El peligro es que el espejo no sea ni el Uruguay de Bordaberry ni el Perú
de Fujimori sino la Argentina de 1974 y 1975, el país de Isabel Perón, cuando
un peronismo sin alternativas políticas a la vista y frente a un radicalismo
apocado resolvió su guerra interna no dentro del partido sino dentro del Estado.
Y a tiros.
Es obvio que cualquier salida política, hoy, depende del peronismo. Y que,
con una Corte Suprema menemista, 14 gobernadores del PJ y un Congreso justicialista,
solo un peronista podrá gobernar desde la Presidencia. Para cualquier otra
persona que hipotéticamente ganase las elecciones, incluidos Elisa Carrió,
Aníbal Ibarra y Luis Zamora, las únicas tres figuras no peronistas que se
salvaron del incendio, ocupar la Casa Rosada sería inmensamente difícil. Pero
eso es teórico: habría que decir que un peronista tendrá solo la facultad
de gobernar. De ahí al ejercicio concreto del gobierno habrá un largo trecho.
Antes, ¿habrá elecciones como sería saludable, a pesar de la opinión del menemismo,
el radicalismo y el establishment? ¿Serán con ley de lemas? ¿Habrá un gobierno
pluripartidario de transición? ¿O no lo habrá porque quienes se han salvado
de los golpes de cacerola en la cabeza no quieren pasar por ese trance? Mientras
la Asamblea Legislativa toma decisiones, el tiempo corre.

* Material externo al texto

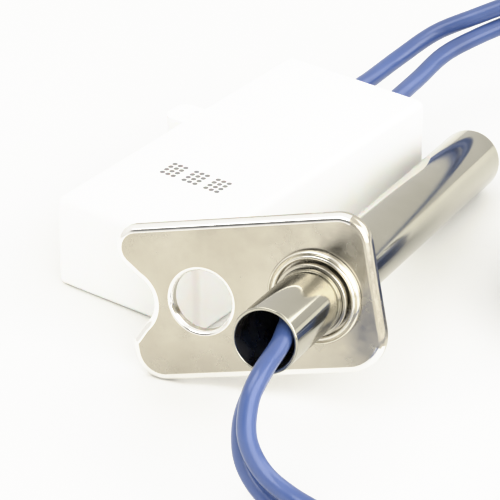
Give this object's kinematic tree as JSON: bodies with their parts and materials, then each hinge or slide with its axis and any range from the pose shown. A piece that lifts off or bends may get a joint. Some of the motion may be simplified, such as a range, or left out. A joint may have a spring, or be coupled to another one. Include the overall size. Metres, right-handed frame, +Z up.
{
  "type": "flame sensor probe",
  "caption": "Flame sensor probe: a thin metal tube held in a small stamped flange with one screw hole, with insulated leads to a rectangular plug.",
  "frame": {"origin": "floor point under the middle of the probe, which is the tube with its flange; the leads and plug are not counted", "axes": "+Z up, +Y the way the tube points on the floor, from the lead end to the window end. The probe lies as a loose one does, so its tube slopes down towards +Y and its flange leans."},
  "size_m": [0.0685, 0.0949, 0.0201],
  "materials": {
    "nickel_plate": "satin nickel plating",
    "polished_steel": "polished",
    "brass": "plain",
    "tinned_metal": "tinned",
    "white_nylon": "moulded",
    "blue_insulation": "extruded",
    "window_glass": "clear",
    "black_rubber": "matt",
    "cell_ceramic": "matt",
    "holder_plastic": "moulded",
    "liner_film": "film",
    "shrink_sleeve": "shrunk",
    "tie_plastic": "moulded"
  },
  "bodies": {
    "root": {"flange_plate": "nickel_plate", "sheath_tube": "polished_steel", "front_collar": "nickel_plate", "swage_ring": "nickel_plate", "rear_collar": "nickel_plate", "window_gasket": "black_rubber", "sensor_window": "window_glass", "window_retainer": "tinned_metal", "photocell_body": "cell_ceramic", "cell_holder": "holder_plastic", "cell_leg_1": "tinned_metal", "cell_leg_2": "tinned_metal", "splice_ferrule_1": "brass", "splice_ferrule_2": "brass", "splice_sleeve_1": "shrink_sleeve", "splice_sleeve_2": "shrink_sleeve", "lead_core_1": "tinned_metal", "lead_core_2": "tinned_metal", "inner_lead_1": "blue_insulation", "inner_lead_2": "blue_insulation", "liner_sleeve": "liner_film", "potting_plug": "black_rubber", "plug_housing": "white_nylon", "contact_1": "brass", "contact_2": "brass", "lead_1_out": "blue_insulation", "lead_2_out": "blue_insulation", "lead_1_back": "blue_insulation", "lead_2_back": "blue_insulation", "lead_coil": "blue_insulation", "coil_tie_1": "tie_plastic", "coil_tie_2": "tie_plastic"}
  },
  "joints": []
}
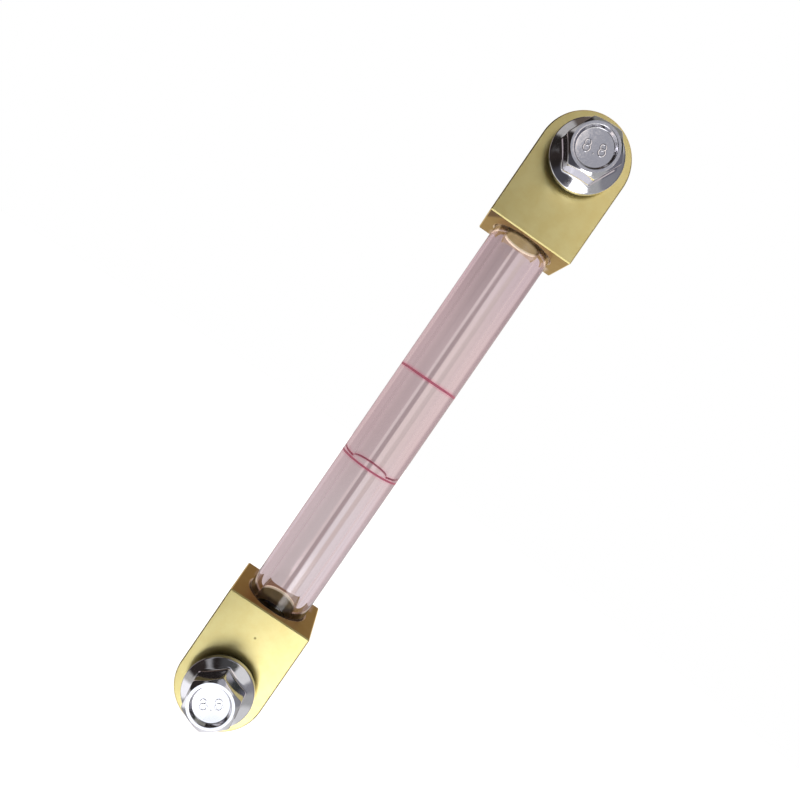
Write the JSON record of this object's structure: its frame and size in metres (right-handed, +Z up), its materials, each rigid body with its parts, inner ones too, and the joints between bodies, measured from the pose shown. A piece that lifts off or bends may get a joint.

No hay salida económica
y, dato nuevo desde el último día de De la Rúa, en la Argentina el Estado
volvió a matar mientras la gente recupera cierta práctica colectiva y ejercer
distintas formas de protesta. La de las cacerolas –difusa, heterogénea aunque
unificada en el fastidio contra el corralito, la corrupción y la Corte Suprema–
y la más específica, al estilo de Floresta. Conviene retener el dato: por
primera vez en la Capital Federal, un barrio cargó contra una comisaría.